The lighting in which a lipstick is worn adds another layer of complexity that the standard swatch photograph struggles to capture. The grid is typically taken in consistent, bright, neutral lighting to provide a “true” color. But life is not lived in a photo studio. How does that lipstick look in the warm, dim glow of a restaurant? Under the harsh, blue-toned fluorescence of an office? In the brilliant, unflattering honesty of midday sun? Colors shift and transform with the light. A brown-nude that looks sophisticated and neutral indoors can become a garish, orange streak in sunlight. A pink that seems demure under soft lighting can fluoresce under a flash photograph. The static swatch is a snapshot in time, a single frame in a feature-length film that plays out under ever-changing lights throughout your day.

So, if the five-swatch grid is such an imperfect tool, where does that leave us? It does not mean we should abandon the pursuit of information altogether. Rather, it invites us to become more sophisticated, more intuitive beauty detectives. The grid is a starting point, not a destination. Its true value lies not in giving a definitive answer, but in providing a relative understanding of a color’s range. Seeing how a mauve shifts from a soft pink on fair skin to a rich, plummy brown on deep skin is educational. It teaches us about the color’s inherent flexibility and its core pigments.

But we must then supplement this with more dynamic, contextual research. The real wisdom lies in seeking out swatches on people whose full faces and personal style you can see. Watch video reviews where the person turns their head, speaks, and smiles, showing how the color behaves in motion and in different lights. Look for beauty creators who share your similar undertones and lip pigmentation, not just your surface skin depth. This is a more labor-intensive process than glancing at a grid, but it yields infinitely more valuable results. It moves us from a passive consumer of data to an active participant in our own aesthetic discovery.

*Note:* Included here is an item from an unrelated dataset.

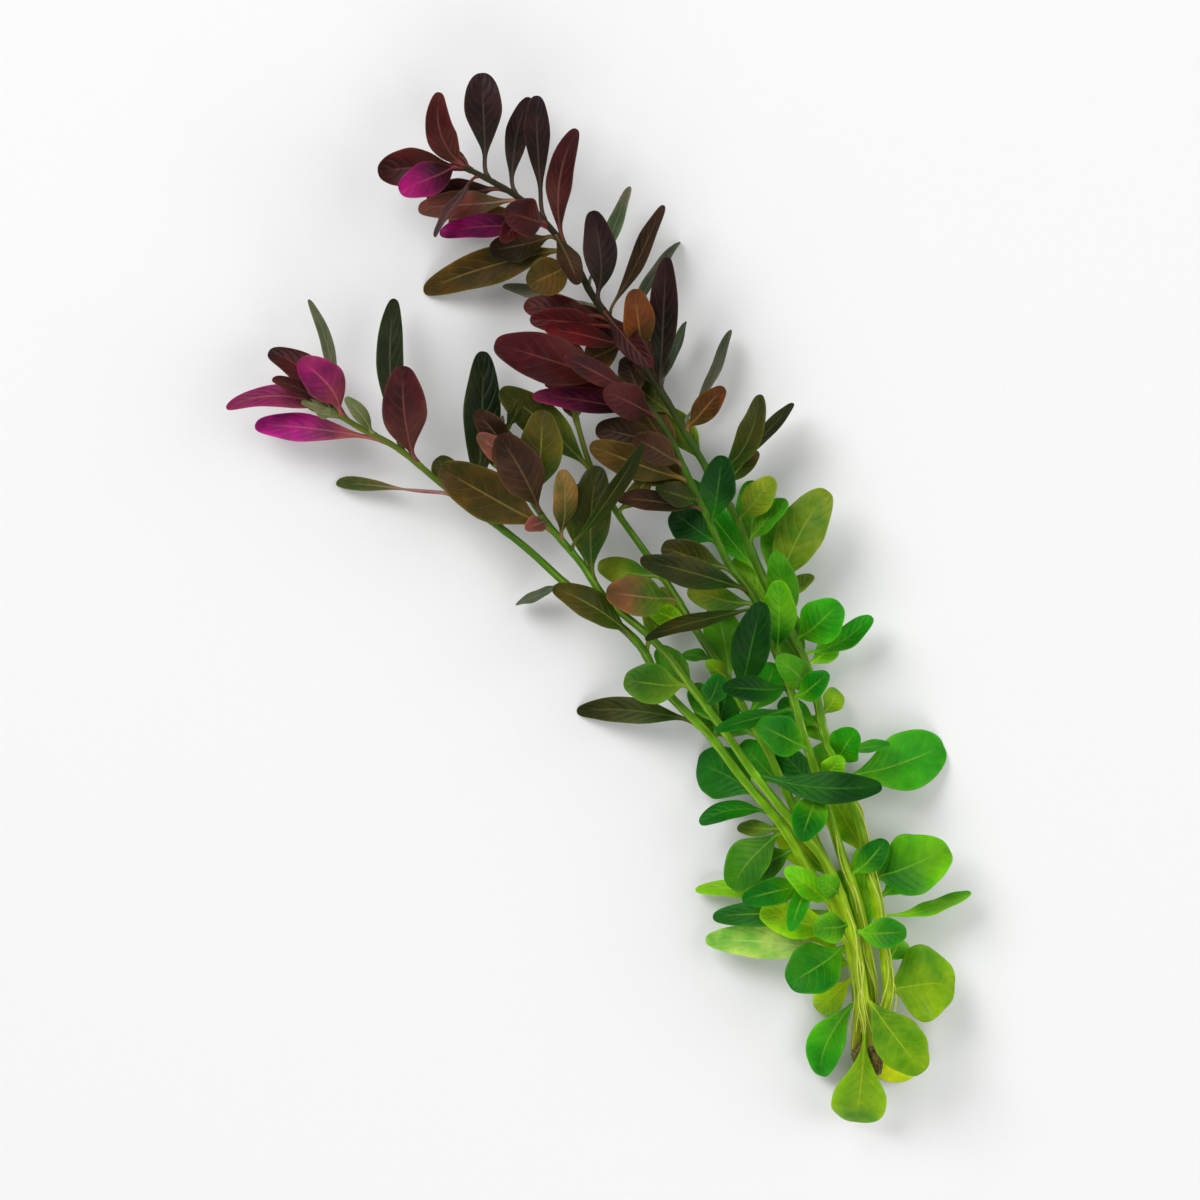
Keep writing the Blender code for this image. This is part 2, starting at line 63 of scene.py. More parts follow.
# Centre lines of the stems, from the crown to the growing tip.
STEMS = {
    "left": [
        (64.3, -109.5, 11.4), (64.9, -100, 11.8), (62.5, -87.5, 12.6), (58, -76.3, 13),
        (53, -68.8, 13), (45.8, -56.8, 13), (35, -43.8, 12.5), (27.3, -33.8, 12),
        (16.3, -22.5, 12), (8.8, -10, 12), (-6.8, 2.5, 12.5), (-20, 14.3, 13),
        (-36.3, 26.3, 14), (-50, 37.5, 15), (-60, 43, 16.5), (-66.3, 47, 18),
    ],
    "inner": [
        (67, -109.5, 13.4), (66, -100, 14.8), (64, -87.5, 15.8), (60.5, -75, 16.4),
        (56, -65, 16.6), (49.3, -56.8, 16.4), (38.8, -43.8, 16), (30.5, -32, 15.6),
        (21.5, -20, 15.4), (12.8, -9.5, 15.4), (1.8, 0, 15.8), (-5, 9.5, 16.2),
        (-13.8, 20, 17), (-19.5, 30, 18), (-23.8, 42.5, 20),
    ],
    "thin": [
        (65.3, -109.5, 8.2), (64.6, -100, 8.2), (63.2, -87.5, 8.4), (60, -75, 8.8),
        (55, -62.5, 9.3), (48.8, -52.5, 9.5), (42.5, -38.8, 9.5), (37, -29, 10),
        (28.8, -15, 10.5), (22.5, -5, 11), (16.3, 5, 12), (10, 13.8, 13),
        (3, 23.8, 14), (-2.5, 33.8, 15), (-6.3, 46.3, 16),
    ],
    "middle": [
        (68.7, -109.5, 8.2), (68.4, -100, 8.8), (67, -88, 10.4), (64.2, -75, 12.2),
        (60, -62.5, 13), (56.3, -50, 13.5), (51.3, -35, 14), (47.5, -22.5, 14),
        (40, -2.5, 14.5), (36.3, 3.8, 15), (32, 9.3, 15), (27.3, 19.8, 15.5),
        (21.8, 31.3, 16), (16.3, 42.5, 16.5), (9, 51.3, 17), (1, 57.5, 18), (-6, 61, 19.5),
    ],
    "tall": [
        (69.8, -109.5, 11.4), (72, -100, 11.8), (71.5, -90, 12), (69.5, -76.3, 12),
        (67.5, -67.5, 12), (65.5, -57.5, 11.5), (62.5, -50, 11), (59.5, -41.3, 10.5),
        (56.3, -34, 10), (53.8, -22.5, 9.5), (50, -12.5, 9.5), (45, -2.5, 9.5),
        (40, 7.5, 9.5), (34.5, 20, 10), (30, 27.5, 11), (22.5, 40, 12), (15, 52.5, 13),
        (4.5, 67.5, 14.5), (-2, 76.3, 15), (-6.3, 84.5, 15.5), (-12.5, 93, 16),
        (-21, 101, 16.5), (-35, 108.8, 18),
    ],
}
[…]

Ultimately, the search for the perfect lipstick is a deeply personal pilgrimage. It is a process of trial and error, of trying on colors in a department store and bravely wearing them out into the world to see how they live and breathe with you. The five-arm swatch is a useful map, but it is not the territory. The territory is your own face, your own life, your own spirit. The perfect red, the perfect nude, the perfect berry, is not the one that matches a stripe on a arm. It is the one that feels like an authentic part of you—the one that, when you catch your reflection, doesn’t look like makeup, but looks like you, just on a day when you decided to be a little more vivid, a little more bold, a little more perfectly put-together. It is the color that completes your chromatic conversation, not the one that starts it.